Get on Board(ing) Schools

“Developing such safe spaces requires intentional community-building activities, strategies and protocols, to facilitate inclusive conversation where everyone is heard and respected, and where educators can also make ourselves vulnerable” (Goodman, 2018)(p.6)
A South African girl came to Colombia for an exchange experience of four months with the program Round Square. Her and her classmates from their boarding school, found so many novelties about the school they came to, the city, the country, the language but particularly the lifestyle of these Colombian students, from an upper class, whose parents were absent most of the time, who went to too many parties, too many days a week, who did what they wanted and had maids all around them to pick up after their mess. She told me that she was on boarding school, because her family went bankrupt and it was simply cheaper for them to pay for a magnificent boarding school than to have her live at home, moving back and forth every day.
She thought that the kids at that Colombian school should try her boarding school, to get a sense of service even if it was only self-service.

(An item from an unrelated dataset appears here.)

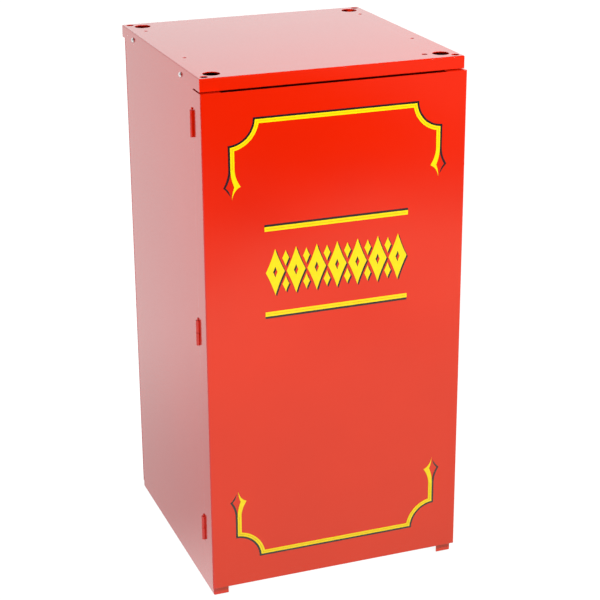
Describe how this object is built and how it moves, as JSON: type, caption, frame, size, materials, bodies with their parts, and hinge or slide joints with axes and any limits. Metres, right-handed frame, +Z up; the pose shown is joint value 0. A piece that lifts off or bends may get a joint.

I thought about that idea throughout the introduction of the book “It’s Not About Grit” by Steven Goodman, remembering how right she was. Attending boarding school would really do well for these kids who had so much, but so little. The whole country could really benefit from having its future politicians properly educated, instead of perpetuating the painful, faceless ignorance of the Colombian high class. Then I got to think that my parents went to boarding high schools as well, because they lived in towns that had no high schools, so they had to. They confess that though they missed home, much of who they are today, they own to that sense of community, self care and service taught in boarding schools. They continue to be community people but boarding schools are no longer open in Colombia at all.
Connecting this to the introduction, this thought of the school as a place to build a community, to have deep understandings of the troubled world and the space to “create openings for authentic dialogue”, would be incredibly possible if the school could also embrace children, like a boarding school would, to substitute foster homes, or other spaces that would deepen trauma.